▶ What to do
Exactly and only the lines from the one containing "body.to_mesh(mesh)" through the one containing "import random" are to be repeated, both ends included.
>> start Provided data
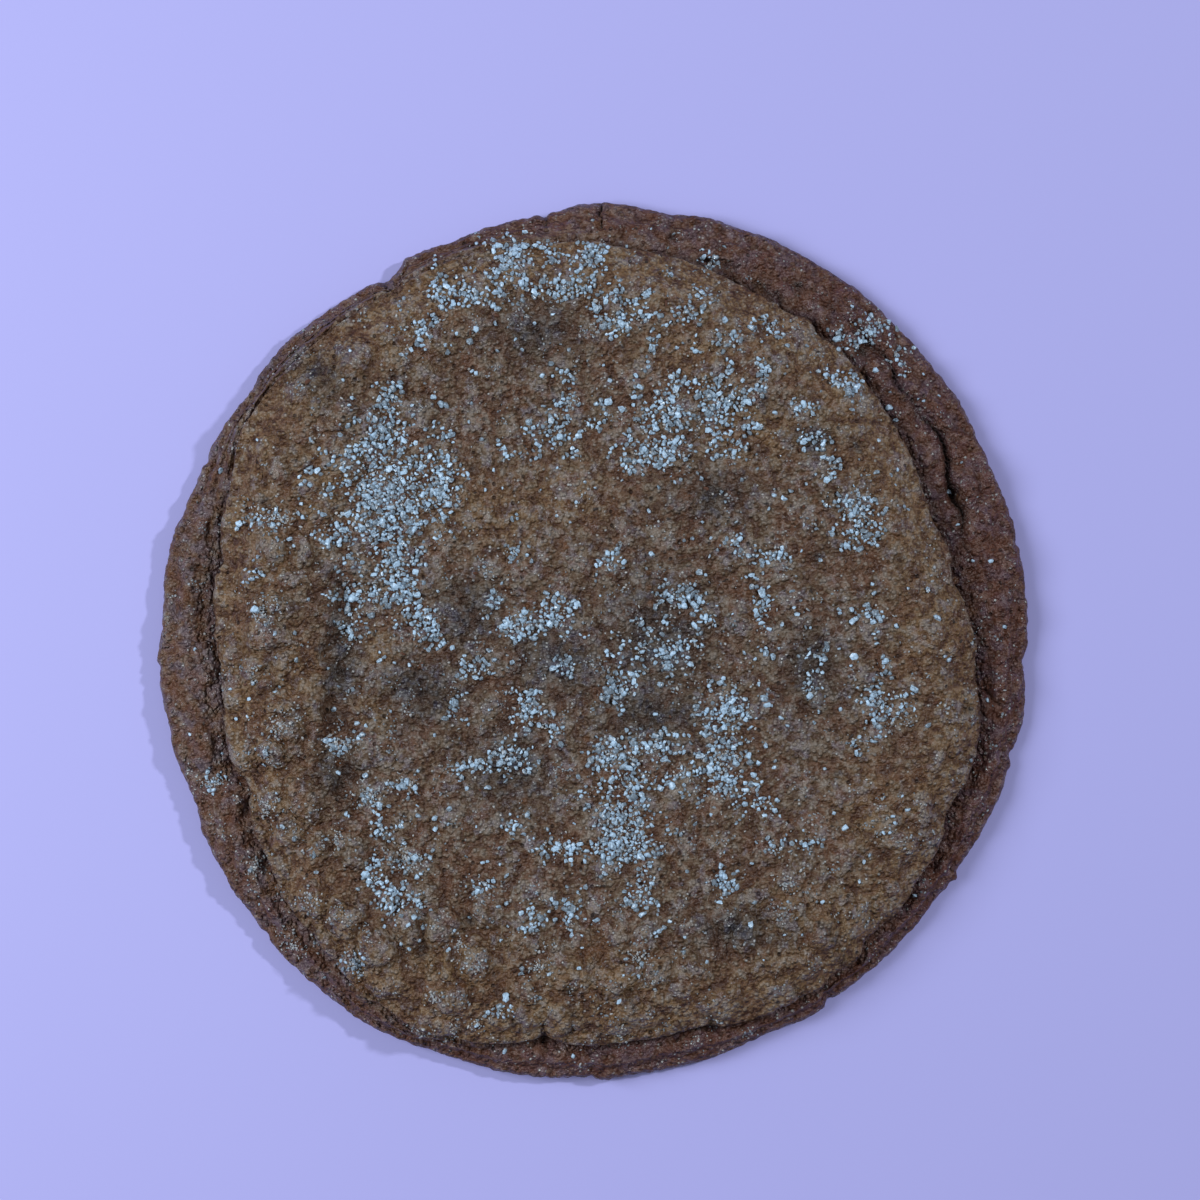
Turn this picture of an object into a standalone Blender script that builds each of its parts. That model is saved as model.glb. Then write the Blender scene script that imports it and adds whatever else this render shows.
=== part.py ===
"""Pumpkin snickerdoodle: one thin biscuit that spread wide in the oven, as one closed solid.

Metres, +Z up. The flat baked underside lies on z = 0, and the middle of the outline is at the origin.
From the edge inwards it has a low round-edged rim, a crease, the ragged lip of the thicker top, a raised
ring behind the lip, and a shallow dish where the middle sank as it cooled.
"""

import math

import bmesh
import bpy
from mathutils import Vector, noise

MM = 0.001

# Heights above the baking sheet
RIM_HEIGHT = 3.3 * MM
CREASE_HEIGHT = 2.3 * MM
LIP_HEIGHT = 5.0 * MM
RING_HEIGHT = 6.9 * MM
DISH_DEPTH = 1.3 * MM

# Where the lip melts into the rim, the crease is only this much lower than the lip.
MELTED_CREASE = 0.3 * MM

# Widths, measured inwards from the lip
LIP_ROUND = 0.6 * MM
RING_INSET = 4.5 * MM
RING_FULLNESS = 0.7
DISH_SLOPE = 15.0 * MM

# The lip leans out over the crease at its nose and draws back in the tuck below it. Both are widths of a
# full cliff, with their place on the way down from the lip to the crease.
NOSE_OUT, NOSE_DOWN = 0.35 * MM, 0.3
TUCK_IN, TUCK_DOWN = 0.15 * MM, 0.85

# Floor of the crease, measured outwards from the lip, and the least width of the rim beyond it
CREASE_FLOOR = 0.7 * MM
LEAST_RIM = 0.6 * MM

# The rim crowns at this share of its width, and slopes down from the next share to the outer edge.
CROWN_AT = 0.5
SLOPE_FROM = 0.55
EDGE_SLOPE = 0.5 * MM

# The outer edge curves out below the rim and in again to the flat underside. Each stop is a share of the
# inset and a share of the height.
EDGE_ROUND = 0.9 * MM
FOOT_INSET = 0.6 * MM
EDGE_PROFILE = ((0.3, 0.72), (0.0, 0.38), (0.18, 0.13), (1.0, 0.0))

# Distance of the outer edge from the middle, in millimetres, by degrees anticlockwise from +X
OUTER_EDGE = {
    0: 44.8, 30: 45.0, 57: 45.3, 74: 45.2, 80: 44.8, 90: 45.1, 96: 44.4, 110: 43.8, 117: 43.9, 120.5: 43.0,
    124: 43.4, 140: 44.1, 148: 44.0, 160: 44.3, 172: 44.9, 187: 45.0, 200: 44.6, 212: 45.1, 225: 45.5,
    240: 45.9, 251: 45.5, 262: 45.4, 275: 45.1, 292: 44.8, 315: 44.5, 335: 44.7,
}  # fmt: skip

# The same for the lip of the thick top
LIP_EDGE = {
    0: 38.9, 7: 37.8, 20: 37.0, 35: 37.7, 50: 38.9, 75: 40.0, 90: 40.9, 110: 41.2, 120: 41.2, 130: 41.5,
    143: 42.0, 152: 41.0, 165: 39.2, 180: 38.7, 190: 38.5, 198: 38.9, 202: 38.5, 209: 39.4, 220: 41.3,
    225: 40.7, 233: 42.4, 240: 43.2, 254: 43.1, 262: 41.7, 284: 41.2, 294: 42.3, 302: 42.7, 306: 42.3,
    310: 42.7, 322: 41.7, 330: 40.8, 342: 40.7, 352: 39.8,
}  # fmt: skip

# How sharply the lip stands out of the rim, from 0, melted into it, to 1, a full cliff
LIP_STEP = {
    0: 1.0, 40: 0.85, 70: 0.75, 84: 0.6, 95: 0.3, 117: 0.15, 145: 0.12, 156: 0.4, 166: 0.8, 210: 0.85,
    232: 0.6, 246: 0.4, 258: 0.7, 275: 0.95, 300: 0.8, 330: 1.0,
}  # fmt: skip

# A second groove splits the wide part of the rim: its place, and its depth as a share of GROOVE_DEPTH.
GROOVE_EDGE = {0: 39.4, 12: 39.4, 20: 40.2, 28: 40.6, 36: 40.9, 44: 41.6, 56: 42.2, 200: 42.0}
GROOVE_STRENGTH = {0: 0.0, 8: 0.2, 18: 0.8, 26: 1.0, 36: 0.7, 46: 0.55, 58: 0.0, 200: 0.0, 352: 0.0}
GROOVE_DEPTH = 1.0 * MM
GROOVE_WIDTH = 0.75 * MM

# Hollows sunk in the dish: (x, y, radius, depth) in millimetres
HOLLOWS = (
    (7.0, 1.0, 8.5, 0.7),
    (-13.0, 4.0, 6.5, 0.5),
    (-8.5, -11.5, 6.0, 0.6),
    (5.0, -8.0, 5.0, 0.35),
    (-2.0, 22.0, 9.0, 0.5),
    (17.0, -17.0, 7.0, 0.3),
    (-19.0, -22.0, 6.0, 0.4),
)

# The raised ring breaks off in a step on the -X side: its line, its span along Y, its drop and its run-out.
STEP_X = -28.0 * MM
STEP_Y = (-16.5 * MM, 5.5 * MM)
STEP_DROP = 0.9 * MM
STEP_FACE = 1.2 * MM
STEP_RUN_OUT = 9.0 * MM
STEP_FADE = 3.0 * MM
STEP_SWAY = 0.5 * MM
STEP_SWAY_LENGTH = 4.0 * MM

# Slow swells and small blisters: their size, then their height and their own seed on the top and on the rim
SWELL_SIZE = 7.5 * MM
BLISTER_SIZE = 3.2 * MM
TOP_SWELL, TOP_SWELL_SEED = 0.45 * MM, 1.7
TOP_BLISTER, TOP_BLISTER_SEED = 0.22 * MM, 5.1
RIM_SWELL, RIM_SWELL_SEED = 0.4 * MM, 3.3
RIM_BLISTER, RIM_BLISTER_SEED = 0.12 * MM, 8.4
SWELL_AT_LIP = 0.4

# The net of the upper side: rings from the middle to the lip, over the lip, and from the crease to the edge
TOP_RINGS = 15
LIP_RINGS = 3
RIM_RINGS = 8
RINGS = TOP_RINGS + LIP_RINGS + RIM_RINGS

CRUST_COLOUR = (0.155, 0.088, 0.042, 1.0)
CRUST_ROUGHNESS = 0.72


def clear_scene():
    for item in list(bpy.data.objects):
        bpy.data.objects.remove(item, do_unlink=True)


def smooth(value):
    """0 below 0, 1 above 1, and an even S between."""
    value = min(1.0, max(0.0, value))
    return value * value * (3.0 - 2.0 * value)


def around(stops, degrees):
    """The value at an angle of a smooth closed curve through the {degrees: value} stops."""
    angles = sorted(stops)
    degrees %= 360.0
    after = next((i for i, a in enumerate(angles) if a > degrees), 0)
    count = len(angles)
    places = []
    for step in (-2, -1, 0, 1):
        index = after + step
        turn = math.floor(index / count) + (1 if after == 0 and degrees >= angles[0] else 0)
        places.append((angles[index % count] + 360.0 * turn, stops[angles[index % count]]))
    (a0, v0), (a1, v1), (a2, v2), (a3, v3) = places
    span = a2 - a1
    t = (degrees - a1) / span
    slope_1 = (v2 - v0) / (a2 - a0) * span
    slope_2 = (v3 - v1) / (a3 - a1) * span
    return (
        v1 * (1 + 2 * t) * (1 - t) ** 2
        + slope_1 * t * (1 - t) ** 2
        + v2 * t * t * (3 - 2 * t)
        + slope_2 * t * t * (t - 1)
    )


def swell(x, y, size, seed):
    """An even, repeatable unevenness between about -1 and 1."""
    return noise.noise(Vector((x / size, y / size, seed)))


def ring_break(x, y):
    """How far the step on the -X side lowers the top at a place."""
    low, high = STEP_Y
    along = smooth((y - low) / STEP_FADE) * smooth((high - y) / STEP_FADE)
    line = STEP_X + STEP_SWAY * math.sin(y / STEP_SWAY_LENGTH)
    drop = smooth((x - line) / STEP_FACE) * (1.0 - smooth((x - line) / STEP_RUN_OUT))
    return STEP_DROP * along * drop


def top_height(x, y, inward):
    """Height of the thick top, a distance in from its lip."""
    settled = smooth(inward / RING_INSET)
    height = LIP_HEIGHT + (RING_HEIGHT - LIP_HEIGHT) * settled**RING_FULLNESS
    height -= DISH_DEPTH * smooth((inward - RING_INSET) / DISH_SLOPE)
    for hollow_x, hollow_y, radius, depth in HOLLOWS:
        away = math.hypot(x / MM - hollow_x, y / MM - hollow_y) / radius
        height -= depth * MM * math.exp(-away * away)
    height -= ring_break(x, y)
    strength = SWELL_AT_LIP + (1.0 - SWELL_AT_LIP) * settled
    height += TOP_SWELL * strength * swell(x, y, SWELL_SIZE, TOP_SWELL_SEED)
    return height + TOP_BLISTER * swell(x, y, BLISTER_SIZE, TOP_BLISTER_SEED)


def rim_height(x, y, share, degrees, radius):
    """Height of the rim, where share runs from 0 at the crease to 1 at the round of the outer edge."""
    step = around(LIP_STEP, degrees)
    crease = CREASE_HEIGHT * step + (LIP_HEIGHT - MELTED_CREASE) * (1.0 - step)
    crown = RIM_HEIGHT + RIM_SWELL * swell(x, y, SWELL_SIZE, RIM_SWELL_SEED)
    height = crease + (crown - crease) * smooth(share / CROWN_AT)
    height -= EDGE_SLOPE * smooth((share - SLOPE_FROM) / (1.0 - SLOPE_FROM))
    groove = (radius - around(GROOVE_EDGE, degrees) * MM) / GROOVE_WIDTH
    height -= GROOVE_DEPTH * around(GROOVE_STRENGTH, degrees) * math.exp(-groove * groove)
    return height + RIM_BLISTER * swell(x, y, BLISTER_SIZE, RIM_BLISTER_SEED)


def at(radius, degrees):
    return radius * math.cos(math.radians(degrees)), radius * math.sin(math.radians(degrees))


def place_on_ring(ring, degrees):
    """The place of a net point: its ring counts from 0 in the middle to RINGS at the outer edge."""
    edge = around(OUTER_EDGE, degrees) * MM
    lip = around(LIP_EDGE, degrees) * MM
    step = around(LIP_STEP, degrees)
    lip_inner = lip - LIP_ROUND
    if ring <= TOP_RINGS:
        radius = lip_inner * (ring / TOP_RINGS)
        x, y = at(radius, degrees)
        return Vector((x, y, top_height(x, y, lip - radius)))
    rim_end = edge - EDGE_ROUND
    rim_start = min(lip + CREASE_FLOOR, rim_end - LEAST_RIM)
    if ring <= TOP_RINGS + LIP_RINGS:
        x, y = at(lip, degrees)
        upper = top_height(x, y, LIP_ROUND)
        lower = rim_height(x, y, 0.0, degrees, lip)
        nose = (lip + NOSE_OUT * step, upper + (lower - upper) * NOSE_DOWN)
        tuck = (lip - TUCK_IN * step, upper + (lower - upper) * TUCK_DOWN)
        floor = (rim_start, lower)
        radius, height = (nose, tuck, floor)[ring - TOP_RINGS - 1]
        x, y = at(radius, degrees)
        return Vector((x, y, height))
    share = (ring - TOP_RINGS - LIP_RINGS) / RIM_RINGS
    radius = rim_start + (rim_end - rim_start) * share
    x, y = at(radius, degrees)
    return Vector((x, y, rim_height(x, y, share, degrees, radius)))


def ring_and_angle(place):
    """Which ring a point of the flat square net belongs to, and its angle there: squares become circles."""
    x, y = place.x, place.y
    ring = round(max(abs(x), abs(y)) * RINGS)
    if ring == 0:
        return 0, 0.0
    if abs(x) >= abs(y):
        return ring, 45.0 * y / x + (180.0 if x < 0 else 0.0)
    return ring, 90.0 - 45.0 * x / y + (180.0 if y < 0 else 0.0)


def add_outer_wall(body):
    """Folds the free edge of the upper side down round the outer edge to the flat underside."""
    rim = [e for e in body.edges if e.is_boundary]
    tops = {}
    for vert in {v for e in rim for v in e.verts}:
        degrees = math.degrees(math.atan2(vert.co.y, vert.co.x)) % 360.0
        tops[round(degrees, 3)] = vert.co.z
    for inset, share in EDGE_PROFILE:
        made = bmesh.ops.extrude_edge_only(body, edges=rim)["geom"]
        rim = [item for item in made if isinstance(item, bmesh.types.BMEdge) and item.is_boundary]
        room = EDGE_ROUND if share else FOOT_INSET
        for vert in {v for e in rim for v in e.verts}:
            degrees = math.degrees(math.atan2(vert.co.y, vert.co.x)) % 360.0
            radius = around(OUTER_EDGE, degrees) * MM - inset * room
            x, y = at(radius, degrees)
            vert.co = Vector((x, y, share * tops[round(degrees, 3)]))
    bmesh.ops.holes_fill(body, edges=rim, sides=0)


def centre_outline(body):
    """Slides the biscuit until the middle of its outline is over the origin."""
    middle_x = (min(v.co.x for v in body.verts) + max(v.co.x for v in body.verts)) / 2
    middle_y = (min(v.co.y for v in body.verts) + max(v.co.y for v in body.verts)) / 2
    bmesh.ops.translate(body, verts=body.verts, vec=(-middle_x, -middle_y, 0.0))


def crust_material():
    crust = bpy.data.materials.new("baked_crust")
    crust.use_nodes = True
    shader = crust.node_tree.nodes["Principled BSDF"]
    shader.inputs["Base Color"].default_value = CRUST_COLOUR
    shader.inputs["Roughness"].default_value = CRUST_ROUGHNESS
    shader.inputs["Metallic"].default_value = 0.0
    return crust


def make_biscuit():
    body = bmesh.new()
    bmesh.ops.create_grid(body, x_segments=2 * RINGS, y_segments=2 * RINGS, size=1.0)
    for vert in body.verts:
        vert.co = place_on_ring(*ring_and_angle(vert.co))
    add_outer_wall(body)
    centre_outline(body)
    bmesh.ops.recalc_face_normals(body, faces=body.faces)
    bmesh.ops.triangulate(body, faces=body.faces)
    mesh = bpy.data.meshes.new("biscuit")
    body.to_mesh(mesh)
    body.free()
    mesh.materials.append(crust_material())
    mesh.shade_smooth()
    biscuit = bpy.data.objects.new("biscuit", mesh)
    bpy.context.scene.collection.objects.link(biscuit)
    return biscuit


clear_scene()
make_biscuit()
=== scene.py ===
"""Pumpkin snickerdoodle: the looks of one spiced biscuit that spread wide, with coarse sugar strewn on top.

Metres, +Z up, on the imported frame. Tables of places are in millimetres and degrees anticlockwise from +X,
measured from the middle of the biscuit.
"""

import math
import random

import bmesh
import bpy
from mathutils import Matrix, Vector, kdtree, noise
from mathutils.bvhtree import BVHTree


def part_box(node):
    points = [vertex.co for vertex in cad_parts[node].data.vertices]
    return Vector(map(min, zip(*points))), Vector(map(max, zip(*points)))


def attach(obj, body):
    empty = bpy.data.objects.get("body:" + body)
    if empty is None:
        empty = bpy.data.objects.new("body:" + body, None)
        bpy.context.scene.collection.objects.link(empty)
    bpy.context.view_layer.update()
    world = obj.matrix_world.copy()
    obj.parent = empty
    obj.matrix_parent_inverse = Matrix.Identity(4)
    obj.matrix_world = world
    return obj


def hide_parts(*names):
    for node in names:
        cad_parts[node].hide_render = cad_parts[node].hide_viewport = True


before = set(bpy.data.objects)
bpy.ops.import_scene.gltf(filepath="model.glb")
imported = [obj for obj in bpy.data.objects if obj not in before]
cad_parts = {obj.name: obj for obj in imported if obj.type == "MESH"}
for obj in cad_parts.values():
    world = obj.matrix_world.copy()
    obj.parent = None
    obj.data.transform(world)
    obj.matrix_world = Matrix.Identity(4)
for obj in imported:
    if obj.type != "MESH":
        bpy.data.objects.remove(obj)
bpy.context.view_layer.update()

bl_info = {
    "name": "Pumpkin Snickerdoodle",
    "version": (1, 0, 0),
    "blender": (4, 5, 0),
    "location": "View3D > Sidebar > Biscuit",
    "description": "Makes a spread-out spiced biscuit with coarse sugar, and the stage it lies on",
    "category": "Add Mesh",
}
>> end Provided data
▶ Task result
    body.to_mesh(mesh)
    body.free()
    mesh.materials.append(crust_material())
    mesh.shade_smooth()
    biscuit = bpy.data.objects.new("biscuit", mesh)
    bpy.context.scene.collection.objects.link(biscuit)
    return biscuit


clear_scene()
make_biscuit()
=== scene.py ===
"""Pumpkin snickerdoodle: the looks of one spiced biscuit that spread wide, with coarse sugar strewn on top.

Metres, +Z up, on the imported frame. Tables of places are in millimetres and degrees anticlockwise from +X,
measured from the middle of the biscuit.
"""

import math
import random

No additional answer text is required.